No doubt by now you all have heard about a big weekend/early week snow event for the eastern half of the country. It’s true; the signals look good that we will indeed experience some sort of major winter storm. What’s not clear yet, though, is who will see the highest totals. Let’s take a look at what we’ve got so far.
The set up we will see for this storm is what is know as a “Miller Type B Nor’easter.” In this scenario, the initial low develops over the midwest and tracks over the Ohio Valley. It then loses its circulation when it encounters the Appalachians. The energy transfers to a stronger low that forms off of the east coast and perpetuates in a north-easterly fashion (hence the name nor’easter) up the east coast bringing heavy snow and rain.
Models are in agreement that this is the class of nor’easter that will develop. The low is projected to track over the Ohio Valley, weaken, and then re-emerge as a stronger low off the East Coast. This is where the agreement ends.
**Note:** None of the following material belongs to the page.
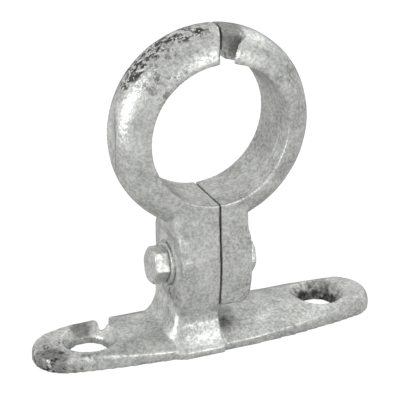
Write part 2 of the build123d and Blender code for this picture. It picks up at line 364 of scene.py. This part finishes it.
def zinc_material(name, finish, dullness, spatters_and_shade=(), painted_shades=(), bands=()):
    """Hot-dip zinc with painted shade and painted highlights; spatters_and_shade and painted_shades list
    (centre, reach, amount), bands (start, end, front, back).
    """
    material = bpy.data.materials.new(name)
    material.use_nodes = True
    tree = material.node_tree
    shader = tree.nodes["Principled BSDF"]
    shader.inputs["Metallic"].default_value = 0.8
    place = add(tree, "ShaderNodeTexCoord").outputs["Object"]
    bright_zinc_and_highlight = (*finish.zinc_light_and_highlight, 1)
    dark_spatter_and_shade = (*finish.spatter_and_shade_dark, 1)

    def effect(group, **values):
        """A node of a shared effect, read at the object's own coordinates."""
        node = add(tree, "ShaderNodeGroup")
        node.node_tree = bpy.data.node_groups[group]
        for label, value in values.items():
            node.inputs[label].default_value = value
        if "Vector" in node.inputs:
            link(tree, place, node.inputs["Vector"])
        return node

    mottle = effect("Zinc Mottle", Bright=bright_zinc_and_highlight, Dull=(*finish.zinc_dull, 1), Dullness=dullness)
    colour, roughness, height = (mottle.outputs[label] for label in ("Color", "Roughness", "Height"))
    for start, end, front, back in bands:
        band = effect("Ring Band", Centre=TUBE_CENTRE, Start=start, End=end, Front=front, Back=back)
        colour = mix_colour(tree, band.outputs["Dark"], colour, dark_spatter_and_shade)
        colour = mix_colour(tree, band.outputs["Bright"], colour, bright_zinc_and_highlight)
        height = math_node(tree, "SUBTRACT", height, math_node(tree, "MULTIPLY", band.outputs["Dark"], 0.5))
    # Dross spatter and patches of painted shade darken the colour, roughen it and sink its height.
    for group, patches in (("Dross Spatter And Shade", spatters_and_shade), ("Painted Shade Patch", painted_shades)):
        for centre, reach, amount in patches:
            mask = effect(group, Centre=centre, Reach=reach, Amount=amount).outputs["Mask"]
            colour = mix_colour(tree, mask, colour, dark_spatter_and_shade)
            roughness = math_node(tree, "ADD", roughness, math_node(tree, "MULTIPLY", mask, 0.25))
            height = math_node(tree, "SUBTRACT", height, math_node(tree, "MULTIPLY", mask, 0.4))
    # Painted highlight on proud edges and painted shade in sunk corners, both from how pointed the surface
    # is.
    edge_light = effect("Painted Edge Light")
    colour = mix_colour(tree, math_node(tree, "MULTIPLY", edge_light.outputs["Proud"], 0.55), colour, bright_zinc_and_highlight)
    colour = mix_colour(tree, math_node(tree, "MULTIPLY", edge_light.outputs["Sunk"], 0.8), colour, dark_spatter_and_shade)
    # Painted shade: the colour darkens where the surface turns away from the view, as thin dark outlines.
    rim = ramp(tree, add(tree, "ShaderNodeLayerWeight", {"Blend": 0.5}).outputs["Facing"], 0.70, 0.98)
    colour = mix_colour(tree, math_node(tree, "MULTIPLY", rim, 0.7), colour, dark_spatter_and_shade)
    link(tree, colour, shader.inputs["Base Color"])
    link(tree, roughness, shader.inputs["Roughness"])
    bump = add(tree, "ShaderNodeBump", {"Strength": 0.9, "Distance": 0.00013})
    link(tree, height, bump.inputs["Height"])
    link(tree, bump.outputs[0], shader.inputs["Normal"])
    return material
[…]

The GEFS ensemble places the low very close to the coast. This scenario means the heaviest snow would fall inland, likely somewhere through eastern Pennsylvania/eastern New York state. A coast-hugging low could cause mixing issues for the I-95 corridor as warm air is advected around the low aloft. For the coastal regions of New England to receive snow, we need the low to be far enough offshore that the cold air can funnel all the way to the coast, but not so far that the precip shield is completely offshore.
Which brings us to the Euro ensemble solution. The Euro keeps the low offshore a bit. In this scenario, it would be an almost-entirely snow event for the coastal locations, however, much of the precip shield would be kept offshore meaning locations inland may not see much precipitation at all, if any.
Regardless of track, a few things are a given about this system.
Unlike most of our other storms this season, the antecedent airmass will be COLD. A strong high in eastern Canada will be funneling in frigid air all weekend ahead of the system’s arrival. The ground will be cold and we won’t need heavy snowfall rates to overcome warm ground temperatures before we see accumulation. Where ever the heaviest snow ends up falling, it will undoubtedly stick.
This system will have access to plentiful moisture, especially in it’s early stage. The energy from this storm is coming from the same energy that drove the atmospheric river that soaked California over the last week. So, as that energy moves east, it brings Pacific moisture with it. That wanes a bit as it crosses the country but the low will then tap the Gulf moisture and, via a strong low level jet, wraps it around it’s circulation. Translation: Midwest locations in the cold sector of the system are going to get pounded with heavy snow.
Keep in mind, this is the Euro ensemble probabilities, so as far as New England goes, it shows accumulation chances based on it’s current solution of the low being kept offshore. But what I’m trying to show here is that regardless of the eventual track of the coastal low, the initial low will track over the Midwest and there is a high chance for significant snow (over 6 inches) for the lower Great Lakes regions. Expect some mixing on the southern fringe of the swath as warm air aloft allows for sleet or even freezing rain to mix in.
There really isn’t much of a point discussing snow totals or probabilities for the northeast until we get more agreement on the track. For that reason, I’m not going to cover it in this blog. I’ll leave that up to Jacob for his blog tomorrow when we will (hopefully) have more of a consensus.
Generally with a storm track like this, we would need to watch the southern states for severe weather. It doesn’t seem like that will be the case this time. The same cold antecedent temperatures that are priming the north for snow will effectively squash the instability needed to fire off severe storms. The south has been pretty frigid over the last couple of days and will remain below average leading up to the event. The south will spend less than 24 hours in the favorable southerly flow in the warm sector that usually enhances instability. That doesn’t give the warm, moist air being advected in enough time to overcome the cold, stable environment we’ve been entrenched in for the last few days. For this reason, the SPC has defined just a small area of general thunderstorm activity mainly over parts of the southern plains for Saturday and the same in Florida for Sunday.
With plentiful moisture in play, where it doesn’t snow, locally heavy rain could fall. Specifically looking at the mid-Atlantic here, with totals creeping toward 2 inches directly on the coast.